JOINMULTILINES(prefix,suffix) - Join a multiline string into a single line
with each segment having prefix and suffix
Given a field-value with newlines in it, split the field on the new lines (\n),
separating them with prefix, then suffix. E.g.:
For the field XX with the value:
Test
Case, A
And the function call:
<:XX^::XX::JOINMULTILINES(<subfield code="a">,</subfield>):>
The results would be:
<subfield code="a">Test</subfield><subfield code="a">Case, A</subfield>
One note on this: <:XX^::XX:
Without the ^ the newlines will be lost as bibconvert will remove them, so
you'll never see an effect from this function.
3.4.2 Generated values
In the template configurations, values can be either taken from the source
or generated in the process itself. This is mainly useful for evaluating constant values.
DATE(format,n)
default: DATE(,10)
%A full weekday name
%b abbreviated month name
%B full month name
%c date and time representation
%d decimal day of month number (01-31)
%H hour (00-23)(12 hour format)
%I hour (01-12)(12 hour format)
%j day of year(001-366)
%m month (01-12)
%M minute (00-59)
%p local equivalent of a.m. or p.m.
%S second (00-59)
%U week number in year (00-53)(starting with
Sunday)
%V week number in year
%w weekday (0-6)(starting with Sunday)
%W week number in year (00-53)(starting with
Monday)
%x local date representation
%X local time representation
%y year (no century prefix)
%Y year (with century prefix)
%Z time zone name
%% %
WEEK(diff)
Enters the two-digit number of the current week (%V) increased
by specified difference.
If the resulting number is negative, the returned value is zero (00).

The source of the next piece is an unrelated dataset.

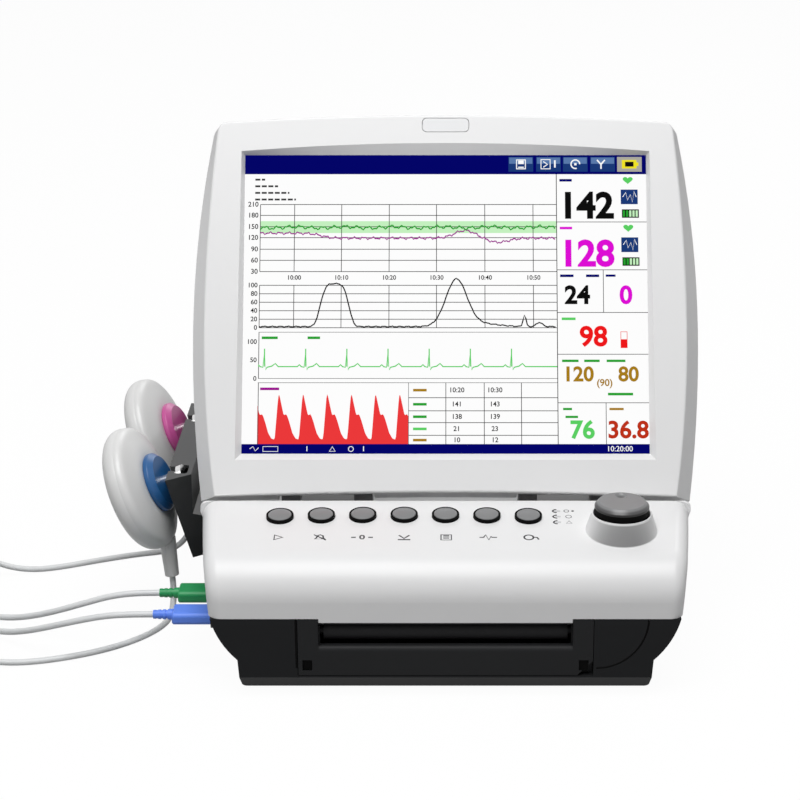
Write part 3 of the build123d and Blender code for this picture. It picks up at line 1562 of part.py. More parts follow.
# Leads: each runs from its plug to a coil beside the table's edge, and back to its transducer.
# Each route is a list of points from one end to the other, as the lead lies on the table.
lead_height = lead_radius + lead_floor_gap - foot_height
coil_outer_radius = coil_inner_radius + coil_turns_per_layer * coil_pitch
coil_top_height = lead_height + (coil_layers - 1) * coil_layer_rise
coil_mouth_x = coil_centre_x + 2 * lead_radius
front_boot_end, front_boot_dir = boot_ends["front_transducer"]
rear_boot_end, rear_boot_dir = boot_ends["rear_transducer"]
lead_exit = 8.8
routes = {
    "blue_plug_lead": [
        (relief_end_x, socket_front_y, socket_height),
        (-186.0, -134.0, socket_height),
        (-202.0, -132.5, 31.2),
        (-219.0, -128.5, 26.0),
        (-236.0, -121.5, 19.0),
        (-252.0, -112.0, 11.5),
        (-267.0, -100.5, 5.0),
        (-281.0, -89.5, 1.6),
        (-294.0, -81.0, lead_height),
        (-306.5, coil_front_y + coil_outer_radius, lead_height),
        (coil_mouth_x, coil_front_y + coil_outer_radius, lead_height),
    ],
    "blue_transducer_lead": [
        tuple(front_boot_end),
        tuple(front_boot_end + front_boot_dir * lead_exit),
        (-170.1, -62.4, 6.0),
        (-171.4, -71.6, lead_height),
        (-175.3, -84.0, lead_height),
        (-183.0, -96.0, lead_height),
        (-194.0, -107.0, lead_height),
        (-208.0, -117.0, lead_height),
        (-225.0, -125.0, lead_height),
        (-243.0, -131.0, lead_height),
        (-261.0, -134.6, 1.4),
        (-277.0, -136.0, 4.5),
        (-291.0, -136.4, 9.9),
        (-305.0, coil_front_y - coil_outer_radius, coil_top_height),
        (coil_mouth_x, coil_front_y - coil_outer_radius, coil_top_height),
    ],
    "green_plug_lead": [
        (relief_end_x, socket_rear_y, socket_height),
        (-186.0, -104.0, socket_height),
        (-202.0, -103.2, 30.6),
        (-219.0, -100.6, 24.4),
        (-236.0, -95.6, 17.2),
        (-252.0, -88.0, 10.2),
        (-267.0, -79.0, 4.4),
        (-281.0, -71.0, 1.4),
        (-294.5, -65.6, lead_height),
        (-306.5, coil_rear_y - coil_outer_radius, lead_height),
        (coil_mouth_x, coil_rear_y - coil_outer_radius, lead_height),
    ],
    "green_transducer_lead": [
        tuple(rear_boot_end),
        tuple(rear_boot_end + rear_boot_dir * lead_exit),
        (-175.7, 34.0, 6.0),
        (-185.5, 32.0, lead_height),
        (-201.5, 28.0, lead_height),
        (-218.0, 22.0, lead_height),
        (-235.0, 14.5, lead_height),
        (-252.0, 6.5, lead_height),
        (-268.0, 0.0, 1.4),
        (-282.0, -3.2, 4.2),
        (-295.0, -4.4, 9.6),
        (-307.0, coil_rear_y + coil_outer_radius, coil_top_height),
        (coil_mouth_x, coil_rear_y + coil_outer_radius, coil_top_height),
    ],
}
radius_share = 0.45
for name, points in routes.items():
    places = [Vector(*point) for point in points]
    runs = [(b - a).length for a, b in zip(places, places[1:])]
    turns = [
        (b - a).get_angle(c - b) for a, b, c in zip(places, places[1:], places[2:])
    ]
    radii = [
        radius_share * min(before, after) / math.tan(math.radians(turn / 2))
        for before, after, turn in zip(runs, runs[1:], turns)
    ]
    with BuildPart() as lead:
        with BuildLine() as path:
            FilletPolyline(*places, radius=radii)
        with BuildSketch(Plane(origin=places[0], z_dir=places[1] - places[0])):
            Circle(lead_radius)
        sweep()
    lead.part.label = name
    export_step(lead.part, f"parts/{name}.step")
    length = path.wires()[0].length
    filled = lead.part.volume / (math.pi * lead_radius**2 * length)
    print(name, "length", round(length), "volume over section times length", round(filled, 4))

for name, middle_y, start_side in (
    ("blue_lead_coil", coil_front_y, 1),
    ("green_lead_coil", coil_rear_y, -1),
):
    middle = Vector(coil_centre_x, middle_y, lead_height)
    half_turns = 2 * coil_turns_per_layer
    stops = []
    for layer in range(coil_layers):
        for half in range(half_turns + 1):
            out_share = half / half_turns if layer % 2 else 1 - half / half_turns
            radius = coil_inner_radius + out_share * (coil_outer_radius - coil_inner_radius)
            side = start_side * (-1) ** len(stops)
            stops.append(middle + Vector(0, side * radius, layer * coil_layer_rise))
    with BuildPart() as coil:
        with BuildLine() as path:
            Line(stops[0] + Vector(2 * lead_radius, 0, 0), stops[0])
            for index, (a, b) in enumerate(zip(stops, stops[1:])):
                bulge = -1 if index % 2 == 0 else 1
                ThreePointArc(a, (a + b) / 2 + Vector(bulge * (b - a).length / 2, 0, 0), b)
            Line(stops[-1], stops[-1] + Vector(2 * lead_radius, 0, 0))
        with BuildSketch(Plane(origin=stops[0] + Vector(2 * lead_radius, 0, 0), z_dir=(-1, 0, 0))):
            Circle(lead_radius)
        sweep()
    coil.part.label = name
    export_step(coil.part, f"parts/{name}.step")
    length = path.wires()[0].length
    wire = path.wires()[0]
    samples = [wire @ (step / coil_samples) for step in range(coil_samples + 1)]
    skip = math.ceil(4 * lead_radius * coil_samples / length)
    least = min(
        (samples[i] - samples[j]).length
        for i in range(len(samples))
        for j in range(i + skip, len(samples))
    )
    filled = coil.part.volume / (math.pi * lead_radius**2 * length)
    print(name, "length", round(length), "least gap", round(least - 2 * lead_radius, 2))
    print(name, "volume over section times length", round(filled, 4))
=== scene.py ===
"""A fetal monitor on a pale floor: tilting display, key panel, dark printer base, and two
round transducers on a side rack. Lengths are in metres; the front faces -Y and +Z is up."""
import math

import bpy
from mathutils import Matrix, Vector


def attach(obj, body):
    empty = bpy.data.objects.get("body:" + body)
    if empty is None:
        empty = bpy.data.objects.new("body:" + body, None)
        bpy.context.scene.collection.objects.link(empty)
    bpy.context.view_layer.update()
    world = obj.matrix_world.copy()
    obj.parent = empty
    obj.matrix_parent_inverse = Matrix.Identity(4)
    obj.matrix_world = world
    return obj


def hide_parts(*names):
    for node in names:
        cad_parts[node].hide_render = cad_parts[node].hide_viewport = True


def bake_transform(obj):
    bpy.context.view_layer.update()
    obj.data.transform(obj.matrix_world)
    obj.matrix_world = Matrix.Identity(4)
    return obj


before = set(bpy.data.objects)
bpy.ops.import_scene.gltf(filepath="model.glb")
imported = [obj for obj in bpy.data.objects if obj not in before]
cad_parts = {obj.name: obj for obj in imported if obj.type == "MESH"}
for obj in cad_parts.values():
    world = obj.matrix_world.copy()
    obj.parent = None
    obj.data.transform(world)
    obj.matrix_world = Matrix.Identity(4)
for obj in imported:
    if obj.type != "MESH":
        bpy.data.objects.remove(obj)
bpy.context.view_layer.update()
MM = 0.001


# Studio: a wide pale floor, one soft lamp overhead as in a product shot, and weak lamps
# round it. The camera stands 1.3 m in front and looks down by about 20 degrees.
class Value:
    """A number, colour or vector on its way through a finish's nodes."""

    def __init__(self, finish, socket):
        self.finish, self.socket = finish, socket

    def maths(self, operation, *values):
        sockets = dict(enumerate(values))
        return self.finish.node("ShaderNodeMath", {"operation": operation}, sockets)

    def __add__(self, other):
        return self.maths("ADD", self, other)

    def __sub__(self, other):
        return self.maths("SUBTRACT", self, other)

    def __rsub__(self, other):
        return self.maths("SUBTRACT", other, self)

    def __mul__(self, other):
        return self.maths("MULTIPLY", self, other)

    __radd__ = __add__
    __rmul__ = __mul__

    def between(self, low, high):
        """0 below low, 1 above high, and smooth in the middle."""
        settings = {"interpolation_type": "SMOOTHSTEP"}
        sockets = {"Value": self, "From Min": low, "From Max": high}
        return self.finish.node("ShaderNodeMapRange", settings, sockets)


class Finish:
    """A material whose nodes are written as expressions."""

    def __init__(self, name, **sockets):
        self.material = bpy.data.materials.new(name)
        self.material.use_nodes = True
        self.tree = self.material.node_tree
        self.shader = self.tree.nodes["Principled BSDF"]
        for socket, value in sockets.items():
            self.put(socket.replace("_", " ").title().replace("Ior", "IOR"), value)

    def node(self, kind, settings, sockets, out=0):
        """Adds a node, with its settings first and then its sockets' values or links."""
        made = self.tree.nodes.new(kind)
        for key, value in settings.items():
            setattr(made, key, value)
        for key, value in sockets.items():
            self.join(made.inputs[key], value)
        return Value(self, made.outputs[out])

    def join(self, socket, value):
        if isinstance(value, Value):
            self.tree.links.new(value.socket, socket)
        else:
            socket.default_value = value

    def put(self, socket, value):
        self.join(self.shader.inputs[socket], value)

    def place(self):
        """The point of the surface, in metres in the object's frame."""
        return self.node("ShaderNodeTexCoord", {}, {}, "Object")

    def noise(self, size, detail=2.0):
        """Cloudy noise whose lumps are about size metres across."""
        sockets = {"Vector": self.place(), "Scale": 1 / size, "Detail": detail}
        return self.node("ShaderNodeTexNoise", {}, sockets)

    def colours(self, share, low, high):
        """From the colour low at a share of 0 to high at 1."""
        return self.node("ShaderNodeMix", {"data_type": "RGBA"}, {0: share, 6: low, 7: high}, 2)

    def bump(self, height, depth):
        """Raises the surface by depth metres where height is 1."""
        sockets = {"Height": height, "Distance": depth, "Strength": 1.0}
        self.put("Normal", self.node("ShaderNodeBump", {}, sockets))


def rgb(*parts):
    return (*parts, 1.0)


scene = bpy.context.scene
scene.view_settings.view_transform = "Standard"

# The floor and the air look white to the camera and in reflections, and light little.
FLOOR_SIZE = 16
FLOOR_Z = -1.5 * MM
FLOOR_GLOW = 1.07
SEEN_SHARE = 0.9
MIRRORED_SHARE = 0.45
SEEN = "Is Camera Ray"
MIRRORED = ("Is Glossy Ray", "Is Transmission Ray")
AIR_STRENGTH = 0.1
bpy.ops.mesh.primitive_plane_add(size=FLOOR_SIZE, location=(0, 0, FLOOR_Z))
floor = bpy.context.object
floor.name = "floor"
floor_finish = Finish("floor_paper", roughness=0.9, base_color=rgb(0.36, 0.36, 0.36))
floor_ray = floor_finish.node("ShaderNodeLightPath", {}, {}, SEEN) * SEEN_SHARE
for ray in MIRRORED:
    floor_ray += floor_finish.node("ShaderNodeLightPath", {}, {}, ray) * MIRRORED_SHARE
glow = {"Color": rgb(1, 1, 1), "Strength": FLOOR_GLOW}
floor_glow = floor_finish.node("ShaderNodeEmission", {}, glow)
floor_lit = Value(floor_finish, floor_finish.shader.outputs[0])
floor_parts = {0: floor_ray, 1: floor_lit, 2: floor_glow}
floor_mix = floor_finish.node("ShaderNodeMixShader", {}, floor_parts)
floor_finish.join(floor_finish.tree.nodes["Material Output"].inputs["Surface"], floor_mix)
floor.data.materials.append(floor_finish.material)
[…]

Values are kept up to 99, three digit values are shortened from the
left.
WEEK current
week
SYSNO
Works the same as DATE, however the format of the resulting value is
fixed so it complies with the requirements of further record handling.
The format is 'whhmmss', where:
hh current hour
mm current minute
ss current second
OAI
Inserts OAI identifier incremented by one for earch record
Starting value that is used in the first record in the batch job can be specified on the command line using the -o<starting_value> option.